BIS Committee: Like Watching Monkeys Play With an Abacus mdi-fullscreen

The £60bn acquisition – or as Labour prefers it, “The asset-stripping, job-crushing, tax-scamming, profit-driven destruction of a noble British institution, Predator devouring Astraphilia” – came to Parliament.

At one desk, the biggest pharmaceutical companies in the world working on 25-year timescales, developing miracle drugs at the cost of billions of dollars each. Round the horseshoe, Members of the Business Committee.

It was like watching monkeys play with an abacus.

Brian Binley said to the CEO of Pfizer things like, “I’m a businessman,” and “I’m a businessman too,” and “We’re both businessmen.”

Binley chairs a telemarketing company in Wellingborough.

Chairman Adrian Bailey’s qualifications are detailed below.

Perhaps as some sort of anger management therapy, committee members ventilated their feelings – “Your assurances aren’t worth the paper they’re printed on/why should we believe a word you say?/your blind belief in yourself/yes or no, answer the question yes or no.”
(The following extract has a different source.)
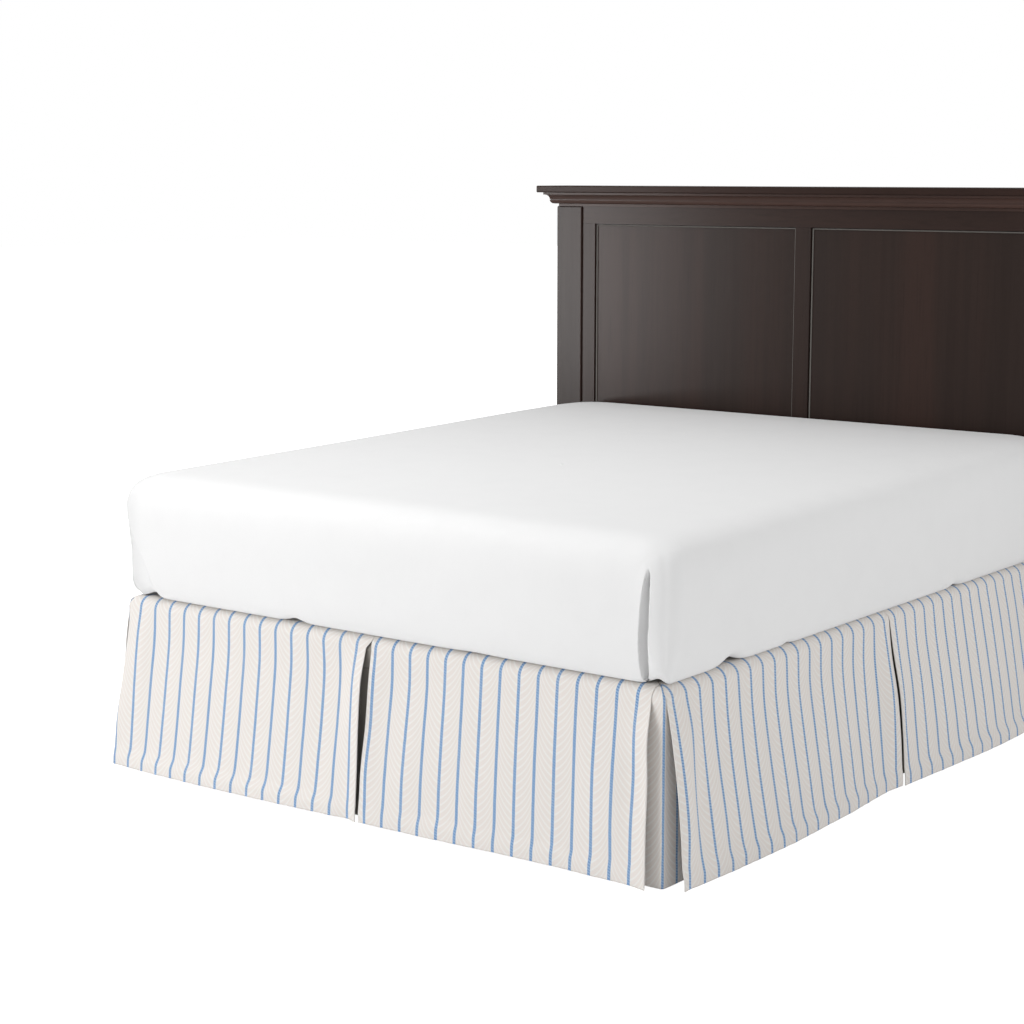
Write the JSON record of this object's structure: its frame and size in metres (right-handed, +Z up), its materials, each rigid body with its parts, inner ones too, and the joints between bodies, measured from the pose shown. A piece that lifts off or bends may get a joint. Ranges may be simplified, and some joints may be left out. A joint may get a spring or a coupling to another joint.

No wonder Kraft CEO refused to present herself to such chimps.

The Left on the committee believe in the sanctity of scientists and that the jobs of scientists deserve special reverence. The Right have a special reverence for the votes an unpopular takeover might cost them in a sentimental public. That at least is rational.

None of the MPs were able or willing to admit they had no idea how many scientists it took to make a molecule, or what it should cost, or what it might cost five years out, or why company directors work for profit.

Nor was there any acknowledgement that the vast cost of developing and bringing a drug to market (between $1bn and $5bn) is largely a regulatory cost imposed by cousin chimps in other legislative zoos round the world

The offer, or proposition that Pfizer’s Australian CEO makes is this – the biggest pharmaceutical company in the world wants to spend tens of billions of dollars on a British company and will give a legally-binding spending promise (he insists it’s legally-binding, with unlimited penalties in the case of default) along with an unprecedented five-year guarantee to base a fifth of its R and D in Britain.

He also said that he wasn’t overly concerned with the legalisms because he was a man of honour and had given his word. The board had given their word. No need for guarantees when men of honour were in control.

That is, infallibly, the remark of a rogue, but the MPs had behaved so badly that rogue or not, he got clean away with it.